BEGIN ENTRIES SHOWN
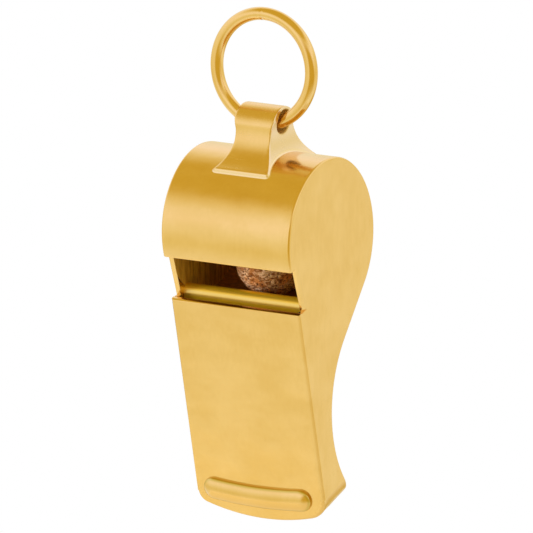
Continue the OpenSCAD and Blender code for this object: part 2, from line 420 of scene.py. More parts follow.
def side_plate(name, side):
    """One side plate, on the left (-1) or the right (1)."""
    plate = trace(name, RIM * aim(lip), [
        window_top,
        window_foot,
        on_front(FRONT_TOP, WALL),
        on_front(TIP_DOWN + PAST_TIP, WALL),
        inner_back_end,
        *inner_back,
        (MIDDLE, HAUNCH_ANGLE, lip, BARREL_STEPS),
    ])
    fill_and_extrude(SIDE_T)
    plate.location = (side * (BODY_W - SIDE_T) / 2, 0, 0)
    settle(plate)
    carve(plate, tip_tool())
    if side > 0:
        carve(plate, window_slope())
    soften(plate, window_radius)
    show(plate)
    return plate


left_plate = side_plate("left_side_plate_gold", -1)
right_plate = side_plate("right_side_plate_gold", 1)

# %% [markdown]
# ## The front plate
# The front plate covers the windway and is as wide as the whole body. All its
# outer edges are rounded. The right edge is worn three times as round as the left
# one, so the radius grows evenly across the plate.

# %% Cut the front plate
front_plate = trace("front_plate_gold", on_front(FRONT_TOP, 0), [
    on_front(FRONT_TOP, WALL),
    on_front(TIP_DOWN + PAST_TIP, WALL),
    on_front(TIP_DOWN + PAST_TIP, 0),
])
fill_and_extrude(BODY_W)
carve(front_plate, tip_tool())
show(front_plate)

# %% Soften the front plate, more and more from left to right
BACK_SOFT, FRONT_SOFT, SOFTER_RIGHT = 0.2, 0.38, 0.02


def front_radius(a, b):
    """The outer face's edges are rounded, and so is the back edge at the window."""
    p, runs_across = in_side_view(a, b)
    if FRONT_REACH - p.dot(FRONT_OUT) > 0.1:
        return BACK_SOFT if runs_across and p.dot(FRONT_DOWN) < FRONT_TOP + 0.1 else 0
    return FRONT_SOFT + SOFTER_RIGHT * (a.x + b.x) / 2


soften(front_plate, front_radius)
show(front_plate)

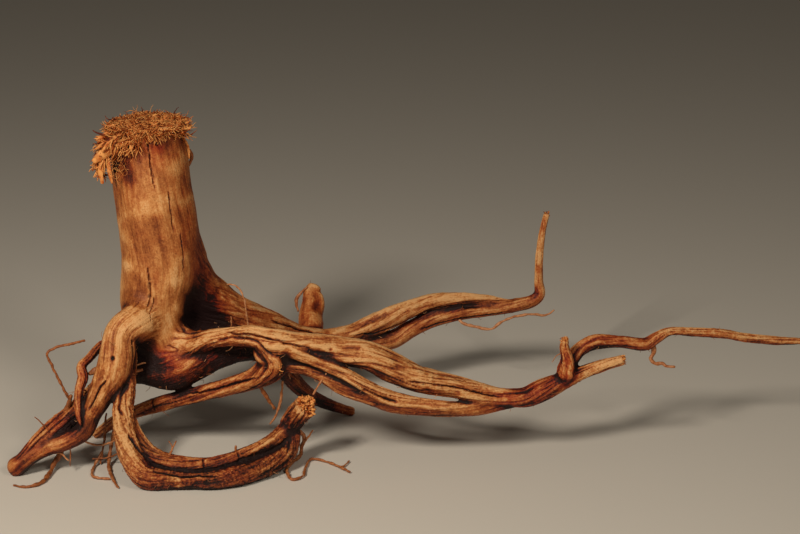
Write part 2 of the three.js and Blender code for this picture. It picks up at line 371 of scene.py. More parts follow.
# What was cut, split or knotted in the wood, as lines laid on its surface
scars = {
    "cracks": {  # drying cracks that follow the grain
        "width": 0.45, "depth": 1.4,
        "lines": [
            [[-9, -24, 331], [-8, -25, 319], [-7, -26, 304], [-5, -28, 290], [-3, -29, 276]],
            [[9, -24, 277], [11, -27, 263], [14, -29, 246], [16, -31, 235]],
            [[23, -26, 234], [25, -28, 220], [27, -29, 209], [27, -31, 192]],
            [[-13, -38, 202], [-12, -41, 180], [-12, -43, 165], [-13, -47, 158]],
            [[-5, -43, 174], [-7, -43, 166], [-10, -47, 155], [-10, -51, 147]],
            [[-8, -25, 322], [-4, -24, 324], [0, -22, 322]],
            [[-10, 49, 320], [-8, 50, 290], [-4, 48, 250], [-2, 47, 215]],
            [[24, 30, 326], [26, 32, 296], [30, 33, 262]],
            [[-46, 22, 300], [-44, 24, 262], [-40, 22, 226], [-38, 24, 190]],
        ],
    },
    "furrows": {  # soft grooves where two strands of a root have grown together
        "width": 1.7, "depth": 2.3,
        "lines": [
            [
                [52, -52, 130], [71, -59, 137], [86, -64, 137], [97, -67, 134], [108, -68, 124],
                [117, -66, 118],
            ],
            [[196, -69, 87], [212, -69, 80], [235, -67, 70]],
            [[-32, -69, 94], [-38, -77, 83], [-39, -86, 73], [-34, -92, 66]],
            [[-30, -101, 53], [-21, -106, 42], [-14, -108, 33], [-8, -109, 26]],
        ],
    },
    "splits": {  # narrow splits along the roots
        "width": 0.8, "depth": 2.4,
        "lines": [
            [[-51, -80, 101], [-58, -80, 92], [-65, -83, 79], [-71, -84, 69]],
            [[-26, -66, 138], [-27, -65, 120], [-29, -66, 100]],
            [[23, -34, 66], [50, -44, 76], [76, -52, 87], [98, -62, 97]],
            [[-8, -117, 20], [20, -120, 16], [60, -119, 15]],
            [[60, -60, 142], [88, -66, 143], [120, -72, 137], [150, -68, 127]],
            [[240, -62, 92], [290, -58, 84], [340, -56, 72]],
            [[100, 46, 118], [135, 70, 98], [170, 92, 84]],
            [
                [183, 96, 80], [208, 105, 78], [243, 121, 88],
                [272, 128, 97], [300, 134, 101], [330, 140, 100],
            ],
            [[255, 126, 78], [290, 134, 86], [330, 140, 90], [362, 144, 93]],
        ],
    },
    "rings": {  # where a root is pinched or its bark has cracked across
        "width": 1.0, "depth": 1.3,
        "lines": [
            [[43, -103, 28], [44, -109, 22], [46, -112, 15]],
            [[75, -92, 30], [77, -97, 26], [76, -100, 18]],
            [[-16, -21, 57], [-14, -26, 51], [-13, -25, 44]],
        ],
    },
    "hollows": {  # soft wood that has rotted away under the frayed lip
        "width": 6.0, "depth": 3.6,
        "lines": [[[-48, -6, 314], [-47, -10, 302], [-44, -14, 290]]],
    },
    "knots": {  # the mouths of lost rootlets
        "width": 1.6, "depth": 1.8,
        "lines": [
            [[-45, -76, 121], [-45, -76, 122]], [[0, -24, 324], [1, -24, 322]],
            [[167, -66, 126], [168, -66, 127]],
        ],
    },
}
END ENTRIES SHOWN
- GOAL -
Scan the data above; copy every line where "follow" appears.

- SOLUTION TO THIS PROBLEM -
Continue the OpenSCAD and Blender code for this object: part 2, from line 420 of scene.py. More parts follow.
Write part 2 of the three.js and Blender code for this picture. It picks up at line 371 of scene.py. More parts follow.
    "cracks": {  # drying cracks that follow the grain